• **Aim of the exercise**:
Count every line that has "manifold" in it and give the total, nothing more.
^^^^
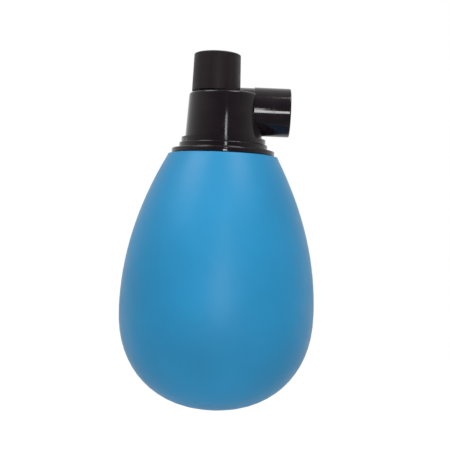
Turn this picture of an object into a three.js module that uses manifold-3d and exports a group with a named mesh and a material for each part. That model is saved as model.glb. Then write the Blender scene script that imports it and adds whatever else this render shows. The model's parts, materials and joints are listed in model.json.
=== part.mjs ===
// Pipette filler bulb: a soft bulb under a valve head with a side socket and a push button.
// Millimetres, +Z up the bulb's axis. Heights are first counted from the flange's underside; at the
// end the whole is moved so that the origin is the centre of the socket's mouth, which faces +X.

import * as THREE from 'three';
import { mergeVertices } from 'three/addons/utils/BufferGeometryUtils.js';
import Module from 'manifold-3d';

const wasm = await Module();
wasm.setup();

// ---- Fits ----
const pressFit = 0.05; // radial, between pieces pushed together
const runningFit = 0.08; // radial, between the stem and its bush
const stackGap = 0.05; // between faces that rest on each other
const softFit = 0.3; // between the bulb and what it is stretched over

// ---- Bulb ----
const bulbRadius = 30;
const bulbUpperHeight = 47.95; // mouth down to the widest place
const bulbLowerHeight = 30.2; // widest place down to the bottom
const bulbLowerFullness = 2.22; // exponent of the lower half's oval, 2 is an ellipse
const bulbWall = 2.2;
const bulbLipProud = 0.85; // how far the mouth's lip stands outside the flange
const bulbCollarBelowSpigot = 1;
const bulbFlareHeight = 4;

// ---- Base plug ----
const flangeRadius = 15.9;
const flangeHeight = 1.7;
const stepRadius = 13.65;
const stepHeight = 1.85;
const edgeChamfer = 0.25;
const plugWall = 1.55;
const plugLedge = 0.95;
const plugSpigotLength = 8;
const barbHeight = 0.9;
const barbTop = 3.6; // below the flange
const barbLength = 2.6;

// ---- Valve housing ----
const valveOffset = 2.9; // the valve and button stand this far from the bulb's axis, away from the socket
const chamberRadius = 4.8;
const spigotWall = 0.8;
const spigotLength = 5; // below the housing's foot
const housingRingSection = 0.9;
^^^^
• **Complete response**:
2